Secondly, Kefale already has two state tournament experiences under his belt. As a freshman, Kefale qualified in a Northwest Region playoff and finished 22nd at the state tournament. Last season, Kefale finished sixth despite arriving late the night before due to a previous golf tournament.

”I think he would have been in the top four [in the state] last year if the schedule had worked out differently,” Foley said. ”To finish where he did finish is a credit to him., to be able to come in at the last minute like that and still put up a good number. That’s got to tell people that this kid is ready to play.”

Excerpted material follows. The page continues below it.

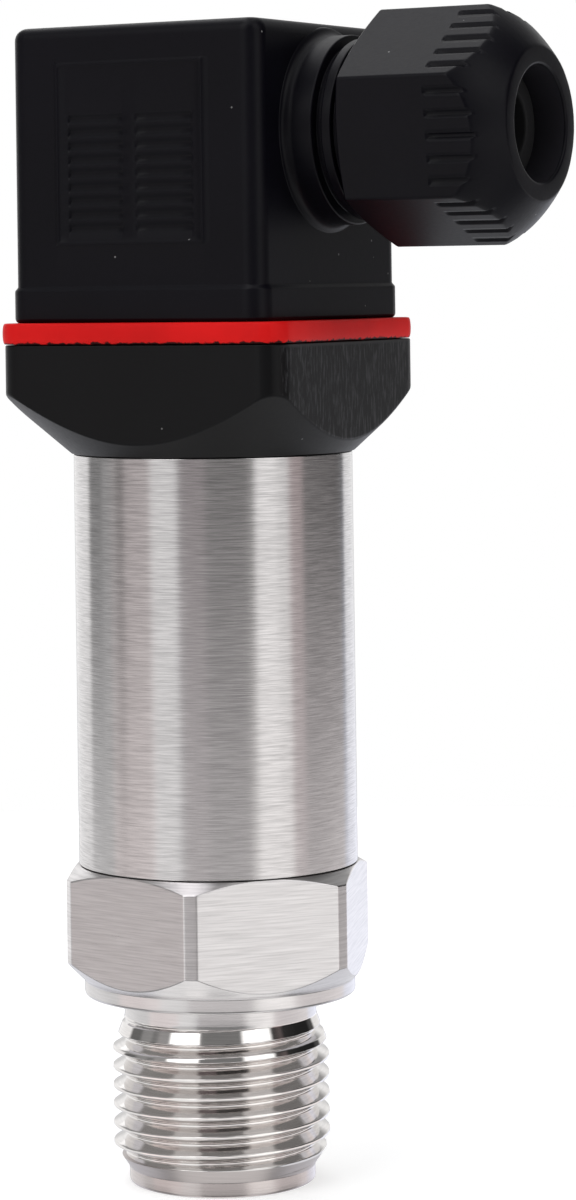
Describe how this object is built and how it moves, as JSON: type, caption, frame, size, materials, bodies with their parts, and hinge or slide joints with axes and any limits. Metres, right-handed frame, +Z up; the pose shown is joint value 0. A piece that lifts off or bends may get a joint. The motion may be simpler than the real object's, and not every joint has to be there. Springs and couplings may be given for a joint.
{
  "type": "pressure transducer",
  "caption": "Pressure transducer: threaded steel fitting with hexagon, tube housing, and a square black plug connector with a red gasket and a side cable gland.",
  "frame": {"origin": "on the sensor axis, at the end plane of the thread's nose", "axes": "+Z up along the sensor axis from the nose to the plug, +X along the cable gland, out of its mouth"},
  "size_m": [0.0512, 0.0312, 0.1122],
  "materials": {
    "stainless_steel": "turned and brushed round the axis, thread polished",
    "capsule_steel": "fine turned",
    "zinc_screw": "zinc plated",
    "tinned_contact": "tin plated",
    "brass_insert": "plain turned",
    "black_plastic": "fine satin moulding",
    "black_adapter": "satin, with upright machining marks on one side",
    "grey_plastic": "plain moulded",
    "board_laminate": "green solder mask",
    "red_rubber": "soft satin",
    "black_rubber": "dull"
  },
  "bodies": {
    "root": {"process_fitting": "stainless_steel", "housing_tube": "stainless_steel", "retaining_ring": "stainless_steel", "sensor_capsule": "capsule_steel", "capsule_o_ring": "black_rubber", "fitting_o_ring": "black_rubber", "adapter_o_ring": "black_rubber", "screw_seal": "black_rubber", "gland_seal": "black_rubber", "board_holder": "grey_plastic", "circuit_board": "board_laminate", "amplifier_chip": "black_plastic", "zero_trimmer": "grey_plastic", "span_trimmer": "grey_plastic", "square_adapter": "black_adapter", "profile_gasket": "red_rubber", "contact_base": "black_plastic", "contact_blade_1": "tinned_contact", "contact_blade_2": "tinned_contact", "contact_blade_3": "tinned_contact", "earth_blade": "tinned_contact", "threaded_insert": "brass_insert", "plug_housing": "black_plastic", "terminal_block": "grey_plastic", "contact_clip_1": "tinned_contact", "contact_clip_2": "tinned_contact", "contact_clip_3": "tinned_contact", "contact_clip_4": "tinned_contact", "terminal_screw_1": "zinc_screw", "terminal_screw_2": "zinc_screw", "terminal_screw_3": "zinc_screw", "terminal_screw_4": "zinc_screw", "fixing_screw": "zinc_screw", "gland_nut": "black_plastic", "gland_washer": "grey_plastic"}
  },
  "joints": []
}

Consistency and an improved mental game are two things that Kefale is striving for. While some of his tournament scores this summer were a tad inflated, Kefale is becoming more comfortable with some of the swing changes. Last week, he went 71, 73, 72, 71, finishing 10 strokes behind rising senior Travis Toyama of Kaneohe, Hawaii. Toyama broke Woods’ winning margin record of nine strokes set in 1992.

On the outside, Kefale appears remarkably calm, especially for someone his age. Yet Kefale said that hasn’t always been the case.

”Mentally, I could be a little bit stronger,” Kefale said. ”I got to not let one bad hole get to me. It’s gotten a lot better. If I had one bad hole, it used to ruin the next two or three holes for me. Now, I am able to let it go.”

Monday was the first day that Foley was able to see his star player this season. The team played a nine-hole round at Broad Run Golf & Practice Facility in Bristow where Kefale shot an even-par 35 despite bogeying the ninth hole. On the final hole, he sailed his drive into the bunker and had to punch out before shooting onto the green.

The way Kefale played the hole Monday would not have been the way he played it in a tournament, assured Foley. Managing the course during tournaments is one of Kefale’s best attributes.

”You get the sense that he can pull off any shot he wants to,” Foley said.

”I look up to him as if he’s five years older than me,” added senior Daniel Littlefield. ”It’s just amazing to watch him.”

If Kefale wins the state tournament, it will be the first Yellow Jacket to do so in the school’s 27-year history and the first Prince William County student to accomplish that feat since Hylton’s Matt Krauss in 1996. OP’s Mark Hull won the Northwest Region championship as a sophomore in the early 1990s but did not finish in the top 10 in the state tournament that year.

Kefale, who finished third in the region a season ago, remains cautiously optimistic about his chances.

”There’s some good golfers but I think I can go out there, shoot some good scores and win the tournament,” said Kefale, who should get stiff competition from Douglas Freeman’s Will Oldham and Western Branch’s Matt Watson –?the only player returning that beat Kefale in the state tournament last year. ”I know [2002 state champion] Jenny Suh’s not going to be there, that’s one obstacle out of the way.”